Rachel Dolezal, the white Washington civil rights activist at the center of an ethics probe for pretending to be black, announced on Monday that she's stepping down as president of the NAACP's Spokane chapter. One local pastor, who once served on an all-black panel with Dolezal, also described the controversy as "puzzling."
In a heartfelt and lengthy post on the organization's Facebook page, Dolezal, 37, announced her resignation before naming Vice President Naima Quarles-Burnley as her successor.
"In the eye of this current storm, I can see that a separation of family and organizational outcomes is in the best interest of the NAACP," she wrote, while insisting "this is not me quitting; this is a continuum."
The Howard University graduate and part-time Africana studies professor at Eastern Washington University, made headlines last week when her estranged parents outed her as being white after she had spent nearly a decade disguising herself as black.
"It wasn't even a question — that question was never raised whether she was white or black," New Hope Baptist Church's senior pastor Happy Watkins (pictured above) told The Christian Post on Friday. "I've been on panels with her and she had said that she was African-American, she was native American and something else."
Watkins confirmed that while Dolezal is not a member of his church in Spokane, she has visited in the past based on her work with the NAACP. He last served alongside her and members of the black community on what he thought was an all-black panel to discuss drug and alcohol rehabilitation, and he described the revelation that she's actually white as "puzzling."
"It was just a panel trying to motivate people in this alcohol-drug rehab. And all the people in the rehab were mostly white and they were just trying to get an understanding of what it is about how blacks handle racism and how they handle drug and alcohol rehab — that's what it was," he explained. "We didn't think about [her race] until it was her mother and father who said that she's not black. ... It was puzzling."
The city of Spokane confirmed with CP on Friday that Dolezal, who is of Czech, Swedish and German ancestry with "faint traces" of Native American blood, allegedly misrepresented herself by identifying herself as African-American in an application for the position of chairwoman of the city's Office of Police Ombudsman Commission, a volunteer job she secured.

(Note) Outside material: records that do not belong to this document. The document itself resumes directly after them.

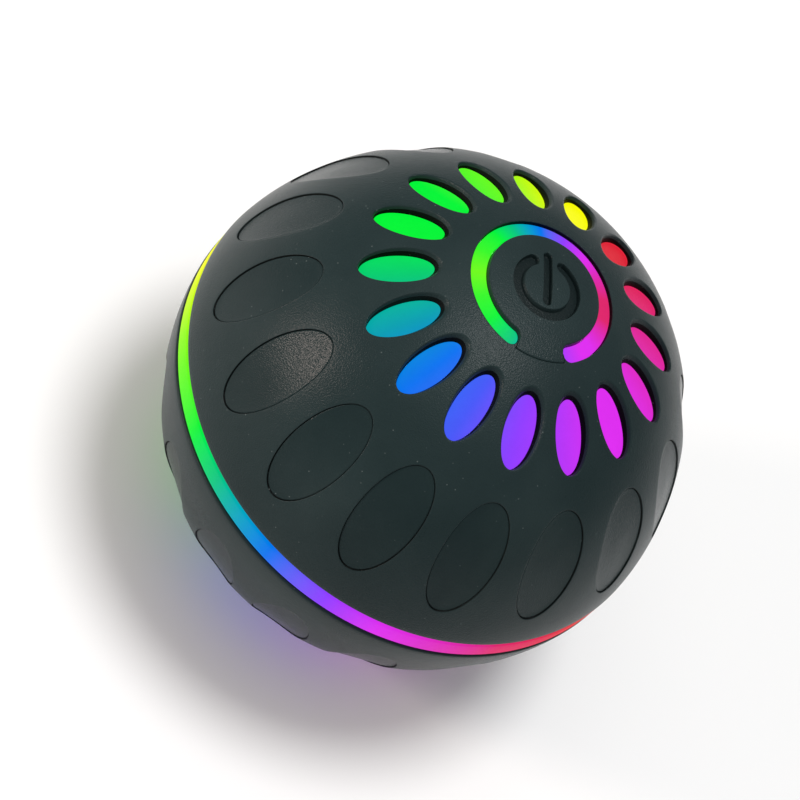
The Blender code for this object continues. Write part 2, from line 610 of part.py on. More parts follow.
disc_board("main_board", 21.5, MAIN_BOARD_Z, MAIN_BOARD_Z + 1.0, [(x, y, 1.2) for x, y in MAIN_POSTS], cut_x=-0.2)
for i, (x, y) in enumerate(MAIN_POSTS):
    screw(f"main_board_screw_{i + 1}", x, y, MAIN_BOARD_Z + 1.2, False, 5.4, r=0.65, head_r=1.5, head_h=0.9)
bm = bmesh.new()
slab(bm, -12.0, -7.0, -6.0, -1.0, MAIN_BOARD_Z + 1.2, MAIN_BOARD_Z + 2.2)
from_bm("controller_chip", bm, CHIP)
bm = bmesh.new()
rod(bm, 2.3, -4.5, 4.5, n=12, frame=Matrix.Translation(Vector((-11.0, 10.0, MAIN_BOARD_Z + 3.6)) * MM)
    @ Matrix.Rotation(math.radians(90), 4, "Y"))
from_bm("shock_sensor", bm, STEEL)
bm = bmesh.new()
slab(bm, -15.5, -9.5, -13.5, -9.5, MAIN_BOARD_Z + 1.2, MAIN_BOARD_Z + 4.6)
from_bm("battery_connector", bm, LED)

disc_board("charge_board", 12.4, CHARGE_BOARD_Z, CHARGE_BOARD_Z + 1.0, [(x, y, 1.2) for x, y in CHARGE_SCREWS])
for i, (x, y) in enumerate(CHARGE_SCREWS):
    screw(f"charge_board_screw_{i + 1}", x, y, CHARGE_BOARD_Z + 1.15, False, 5.0, r=0.65, head_r=1.4, head_h=0.75)
for i, x in enumerate((10.5, -10.5)):
    bm = bmesh.new()
    slab(bm, x - 1.5, x + 1.5, -1.75, 1.75, CHARGE_BOARD_Z - 1.8, CHARGE_BOARD_Z - 0.2)
    from_bm(f"lower_led_{i + 1}", bm, LED)
SOCKET_MOUTH = -25.6
bm = bmesh.new()
slab(bm, -4.47, 4.47, -1.63, 1.63, SOCKET_MOUTH, CHARGE_BOARD_Z - 0.2)
bmesh.ops.bevel(bm, geom=[e for e in bm.edges if abs(e.verts[0].co.x - e.verts[1].co.x) < 1e-6
                          and abs(e.verts[0].co.y - e.verts[1].co.y) < 1e-6],
                offset=0.0012, segments=2, profile=0.5, affect="EDGES")
socket = from_bm("charge_socket", bm, STEEL)
bm = bmesh.new()
slab(bm, -4.17, 4.17, -1.33, 1.33, SOCKET_MOUTH - 1.0, CHARGE_BOARD_Z - 1.4)
bmesh.ops.bevel(bm, geom=[e for e in bm.edges if abs(e.verts[0].co.x - e.verts[1].co.x) < 1e-6
                          and abs(e.verts[0].co.y - e.verts[1].co.y) < 1e-6],
                offset=0.001, segments=2, profile=0.5, affect="EDGES")
boolean(socket, from_bm("socket_cavity", bm, None, cutters), "DIFFERENCE")
bm = bmesh.new()
slab(bm, -3.3, 3.3, -0.35, 0.35, SOCKET_MOUTH + 0.8, CHARGE_BOARD_Z - 1.6)
from_bm("socket_tongue", bm, CHIP)

# ---------------------------------------------------------------- wires
wire("battery_lead_red", [(-7.0, -13.25, 7.0), (-7.0, -14.6, 7.6), (-7.0, -15.4, 9.6), (-7.0, -15.6, 11.75)], 0.55, RED)
wire("battery_lead_black", [(-10.0, -13.25, 7.0), (-10.0, -14.6, 7.6), (-10.0, -15.4, 9.6), (-10.0, -15.6, 11.75)], 0.55, BLACK)
wire("motor_lead_red", [(4.3, -10.4, 16.35), (3.6, -10.2, 18.2), (-0.8, -9.4, 18.0), (-3.4, -8.8, 15.4), (-3.8, -8.6, 13.25)], 0.5, RED)
wire("motor_lead_black", [(8.7, -10.4, 16.35), (7.6, -8.8, 18.2), (1.0, -6.6, 18.2), (-3.6, -5.8, 15.6), (-4.0, -5.6, 13.25)], 0.5, BLACK)
wire("led_cable", [(-6.0, 4.5, 13.3), (-6.0, 4.5, 14.6), (-7.4, 4.8, 16.8), (-6.8, 4.7, 19.2), (-6.8, 4.7, 20.35)], 0.9, CHIP)
AZ = math.radians(165)
route = [(12.75, -18.6), (15.6, -20.1), (18.9, -18.6), (21.9, -14.9), (24.3, -10.4), (25.5, -6.0), (25.5, 0.0), (24.9, 5.0), (24.2, 9.0), (23.2, 12.6),
         (21.4, 15.2), (19.2, 15.2), (18.4, 13.35)]
wire("charge_cable", [(r * math.cos(AZ), r * math.sin(AZ), z) for r, z in route], 0.6, CHIP, per_span=2)

for obj in parts.objects:
    if obj.type == "MESH" and obj.name in ("upper_cover", "lower_cover", "upper_shell", "lower_shell", "light_ring", "port_cap"):
        obj.data.shade_smooth()
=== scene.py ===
import json
import math

import bmesh
import bpy
import numpy as np
from mathutils import Matrix, Vector


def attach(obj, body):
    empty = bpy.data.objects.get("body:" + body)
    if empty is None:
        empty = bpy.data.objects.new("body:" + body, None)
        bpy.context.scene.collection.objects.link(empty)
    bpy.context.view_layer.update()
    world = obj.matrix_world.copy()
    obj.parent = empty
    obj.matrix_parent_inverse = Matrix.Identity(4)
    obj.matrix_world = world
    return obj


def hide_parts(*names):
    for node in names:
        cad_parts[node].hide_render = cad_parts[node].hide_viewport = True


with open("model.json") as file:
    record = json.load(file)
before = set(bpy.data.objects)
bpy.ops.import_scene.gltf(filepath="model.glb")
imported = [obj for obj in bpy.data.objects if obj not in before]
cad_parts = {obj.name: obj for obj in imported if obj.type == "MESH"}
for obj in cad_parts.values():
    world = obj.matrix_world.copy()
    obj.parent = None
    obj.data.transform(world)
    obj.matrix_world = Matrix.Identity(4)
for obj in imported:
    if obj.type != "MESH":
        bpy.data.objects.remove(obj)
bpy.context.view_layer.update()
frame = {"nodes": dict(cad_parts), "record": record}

scene = bpy.context.scene
scene.view_settings.view_transform = "Standard"
scene.view_settings.look = "None"

# ------------------------------------------------------------------ sizes, in millimetres
MM = 0.001
R = 32.1                     # the covers, away from the equator
R_IN = 30.0                  # inside of the covers
SECTORS, STEP = 16, 22.5
WIN_C, WIN_A, WIN_B, LEAN = 31.85, 4.66, 2.06, 30.0   # a window's throat; its middle moves away from the pole as it goes deeper
WIN_DEPTH = 1.2              # how far the middle of a lit, flat face lies below the skin
DISH_C, DISH_A, DISH_B = 63.0, 8.2, 3.8
DISH_HOLLOW = 0.20           # how much deeper a recess is in its middle than at its edge
ARC_MID, ARC_HALF, ARC_TOP, ARC_END = 8.34, 0.93, 31.60, 21.0
ARC_CLEAR = 0.12             # slot round the glowing arc
TAB = 9.33                   # outer edge of the button's tab
PORT_HOLE = 9.62             # round hole for the port cap
C1, C2, C3 = 20.4, 45.2, 80.4    # where the rows of cells begin and end, in degrees from the pole
AZ_STEPS = 24
LIP_Z = 1.62


def skin(colat):
    """Outer radius of a cover: it swells towards the equator."""
    return R + 0.4 * np.exp(-(((90.0 - colat) / 13.0) ** 2))


def on_ball(xy, c0, a0, height=0.0, radius=None):
    """Points near a cell's middle, in mm along and across its meridian, on the ball."""
    x, y = xy[..., 0], xy[..., 1]
    c = math.radians(c0) + x / R
    a = math.radians(a0) + y / (R * np.sin(c))
    r = (skin(np.degrees(c)) if radius is None else radius) + height
    return np.stack([r * np.sin(c) * np.cos(a), r * np.sin(c) * np.sin(a), r * np.cos(c)], -1)


def direction(colat, az):
    c, a = math.radians(colat), math.radians(az)
    return np.array([math.sin(c) * math.cos(a), math.sin(c) * math.sin(a), math.cos(c)])


def slide(points, along, radius):
    """Points moved back along a direction until they are at this distance from the centre."""
    b = points @ along
    s = b - np.sqrt(b * b - ((points ** 2).sum(-1) - radius ** 2))
    return points - along * s[..., None]


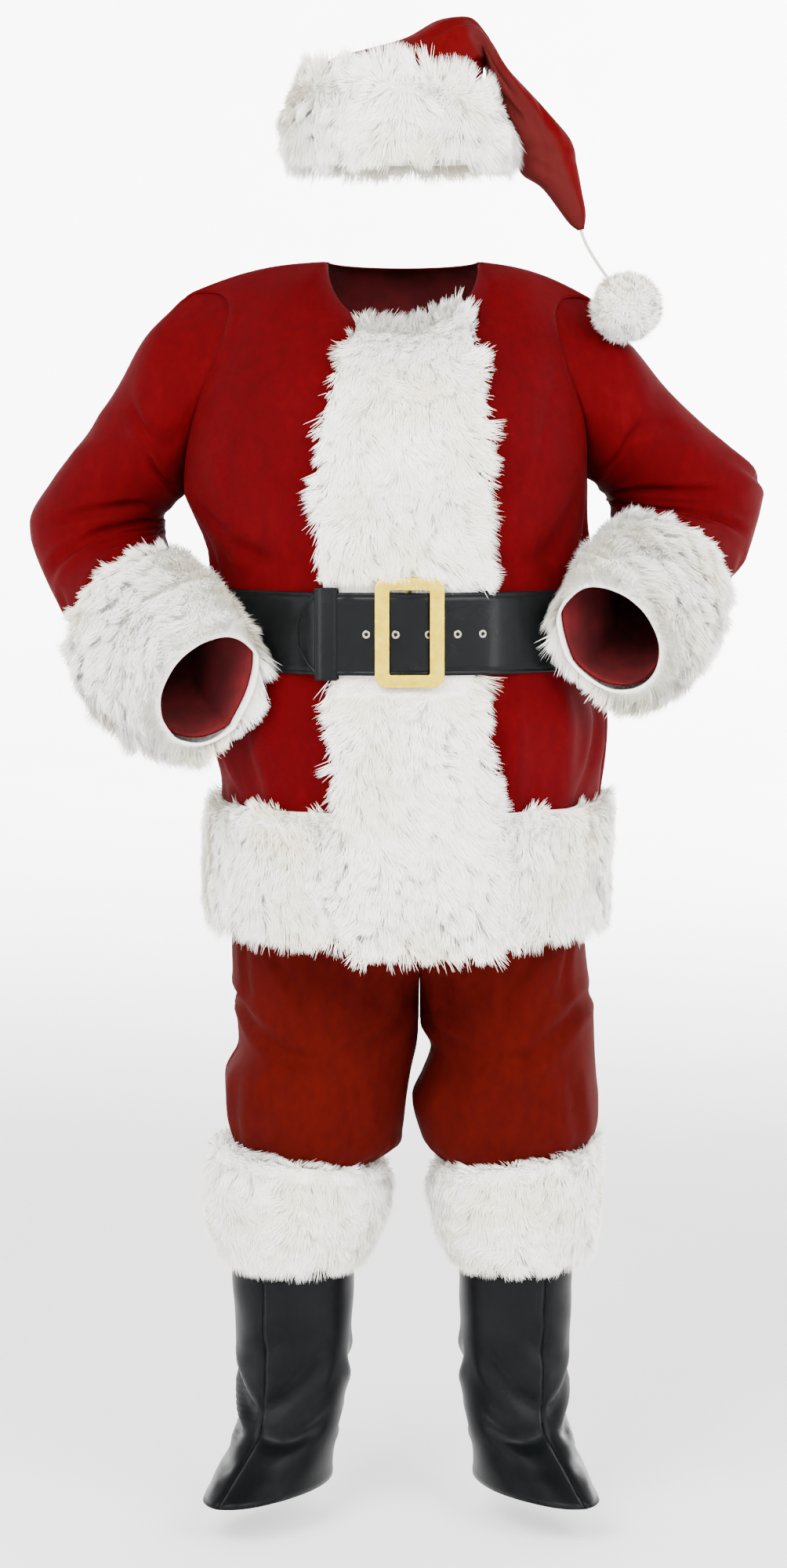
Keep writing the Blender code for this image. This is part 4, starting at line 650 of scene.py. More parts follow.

Dolezal expressed her disappointment in the media's reaction to what she described as an "unexpected firestorm" because she believes there are more pressing issues affecting Americans, such as police brutality, that are more deserving of media attention.
"Many issues face us now that drive at the theme of urgency," she wrote. "Police brutality, biased curriculum in schools, economic disenfranchisement, health inequities, and a lack of pro-justice political representation are among the concerns at the forefront of the current administration of the Spokane NAACP. And yet, the dialogue has unexpectedly shifted internationally to my personal identity in the context of defining race and ethnicity."
Ruthanne and Larry Dolezal, who are her biological parents, expressed their sadness in several media interviews last week about the public controversy. But Dolezal, who sports a stylish afro and deep tan, continues to identify as black and vowed to continue in her fight for social justice for the black community.
"Please know I will never stop fighting for human rights and will do everything in my power to help and assist, whether it means stepping up or stepping down, because this is not about me. It's about justice," she wrote.
"It's about moving the cause of human rights and the Black Liberation Movement along the continuum from resistance to chattel slavery to abolition to defiance of Jim Crow to the building of Black Wall Street to the civil rights and Black Power Movement to the #BlackLivesMatter movement and into a future of self-determination and empowerment."
In an interview with KREM2 on Thursday, just as the scandal broke, Dolezal spoke about her relationship with Ruthanne and Larry Dolezal, both of whom she has not had contact with for years.
"I do not talk to Ruthanne or Larry anymore, neither does [my adopted brother] Izaiah, neither do other sibling," she told KREM2, adding, "Yes, I do consider myself to be black."
It is unclear what triggered the breakdown of their relationship, although unconfirmed reports suggest that a pending legal matter involving the entire family may have caused tension.
Ruthanne, who raised her daughter as a child in Northwest Montana, told The Spokane Spokesman-Review that "It's very sad that Rachel has not just been herself. Her effectiveness in the causes of the African-American community would have been so much more viable, and she would have been more effective if she had just been honest with everybody."
According to Ruthanne, Dolezal began disguising her true identity back in 2006 or 2007, though it remains unclear why she felt compelled to do it. Her parents, who adopted four black children in the 1990s, said that their racially diverse family likely sparked her interest in black culture.
"Yes, I believe that's part of it," Ruthanne told CNN. "Although Rachel has always been interested in ethnicity and diversity and we had many friends of different ethnicities when she was growing up. So it didn't start with the four adopted children of color but it probably added to her passion."
Brian Coddington, the city's communication's director, previously told CP that an ethics probe is ongoing and when asked what action will be taken if Dolezal is found to be in violation of the city's code of ethics, he said: "At this point nothing's off the table, and we're in the process of gathering facts to determine exactly what the situation is and whether there have been any violations of city policy or ethics code."